Every line that holds "materials" should be shown.

[start]

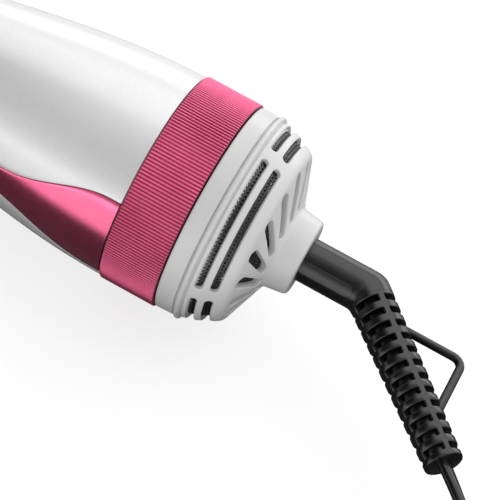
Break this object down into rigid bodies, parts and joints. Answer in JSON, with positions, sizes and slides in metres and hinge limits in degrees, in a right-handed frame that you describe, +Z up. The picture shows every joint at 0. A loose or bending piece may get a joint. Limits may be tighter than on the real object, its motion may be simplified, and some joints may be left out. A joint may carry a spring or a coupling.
{
  "type": "hot air brush",
  "caption": "Hot air brush: oval pin barrel, swelling handle, ribbed selector ring, slotted rear intake, swivelling cord entry with strain relief and loop, and a two-pin plug.",
  "frame": {"origin": "on the surface that the brush lies on, under the middle of the brush from the tip of its head to the end of its strain relief", "axes": "+X along the handle from the brush head to the cord, +Z up through the middle of the handle's top"},
  "size_m": [0.5719, 0.1217, 0.064],
  "materials": {
    "pearl_white": "pearl gloss",
    "pink_metallic": "metallised satin gloss",
    "pink_ceramic": "satin ceramic coating",
    "black_moulding": "fine moulded grain",
    "filter_mesh": "black perforated sheet",
    "black_elastomer": "satin elastomer",
    "cord_jacket": "satin jacket",
    "tie_strap": "ribbed strap",
    "nickel_plate": "nickel plated",
    "steel": "zinc plated",
    "brass": "stamped",
    "copper_winding": "enamelled wire",
    "laminated_steel": "laminated",
    "ferrite": "sintered",
    "carbon": "pressed carbon",
    "circuit_board": "solder mask",
    "natural_nylon": "natural",
    "mica": "mica sheet",
    "heater_wire": "resistance wire",
    "lead_sleeve": "insulated lead",
    "nylon_pin": "nylon, ball tips",
    "bristle": "bundled nylon filament"
  },
  "bodies": {
    "housing": {"upper_shell": "pearl_white", "lower_shell": "pearl_white", "left_inlay": "pink_metallic", "right_inlay": "pink_metallic", "shell_screws": "steel", "rear_frame": "black_moulding", "tail_band": "pearl_white", "intake_grille": "pearl_white", "intake_filter": "filter_mesh", "switch_board": "circuit_board", "switch_contacts": "brass", "detent_spring": "nickel_plate", "swivel_retainer": "black_moulding", "contact_block": "natural_nylon", "contact_springs": "brass", "fan_shroud": "natural_nylon", "shroud_gasket": "black_elastomer", "motor_can": "steel", "motor_endbell": "black_moulding", "motor_magnets": "ferrite", "motor_bearings": "brass", "carbon_brushes": "carbon", "rectifier_board": "circuit_board", "heater_sleeve": "mica", "heater_frame": "mica", "heater_coil": "heater_wire", "thermostat": "steel", "thermal_fuse": "steel", "internal_leads": "lead_sleeve", "neck_collar": "pink_metallic", "head_base": "black_moulding", "barrel": "black_moulding", "upper_plate": "pink_ceramic", "lower_plate": "pink_ceramic", "upper_pins": "nylon_pin", "lower_pins": "nylon_pin", "left_bristles": "bristle", "right_bristles": "bristle", "end_cap": "pink_metallic"},
    "selector": {"selector_ring": "pink_metallic", "selector_carrier": "black_moulding", "switch_wiper": "brass"},
    "rotor": {"motor_shaft": "steel", "armature": "laminated_steel", "armature_coils": "copper_winding", "commutator": "brass", "fan_impeller": "natural_nylon"},
    "swivel": {"swivel_sleeve": "black_moulding", "slip_ring_core": "natural_nylon", "slip_rings": "brass", "cord_boot": "black_elastomer", "hanging_loop": "black_elastomer", "supply_cord": "cord_jacket", "cord_hank": "cord_jacket", "cord_tie": "tie_strap", "plug_lead": "cord_jacket", "plug_relief": "black_elastomer", "plug_body": "black_moulding", "plug_pins": "nickel_plate"}
  },
  "joints": [
    {"name": "selector_turn", "type": "hinge", "parent": "housing", "child": "selector", "pos_m": [0.1078, 0, 0.032], "axis": [1, 0, 0], "range_deg": [0, 90]},
    {"name": "fan_spin", "type": "hinge", "parent": "housing", "child": "rotor", "pos_m": [0.06915, 0, 0.032], "axis": [1, 0, 0], "continuous": true},
    {"name": "cord_swivel", "type": "hinge", "parent": "housing", "child": "swivel", "pos_m": [0.14315, 0, 0.032], "axis": [1, 0, 0], "continuous": true}
  ]
}
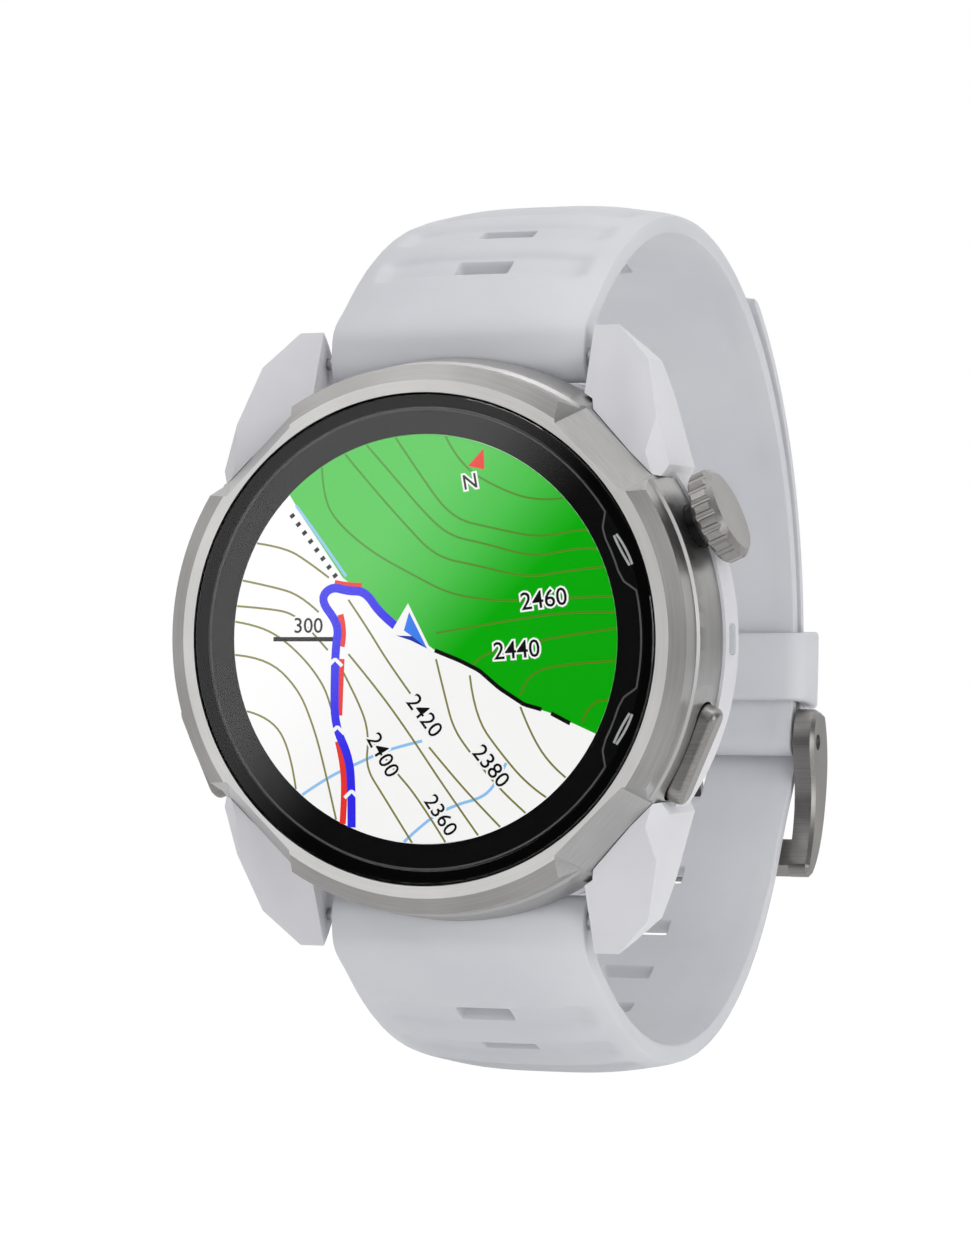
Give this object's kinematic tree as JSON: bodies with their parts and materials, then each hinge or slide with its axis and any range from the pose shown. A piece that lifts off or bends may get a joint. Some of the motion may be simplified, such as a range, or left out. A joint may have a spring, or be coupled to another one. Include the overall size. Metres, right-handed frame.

[end]

Output of the task:
  "materials": {
Give this object's kinematic tree as JSON: bodies with their parts and materials, then each hinge or slide with its axis and any range from the pose shown. A piece that lifts off or bends may get a joint. Some of the motion may be simplified, such as a range, or left out. A joint may have a spring, or be coupled to another one. Include the overall size. Metres, right-handed frame.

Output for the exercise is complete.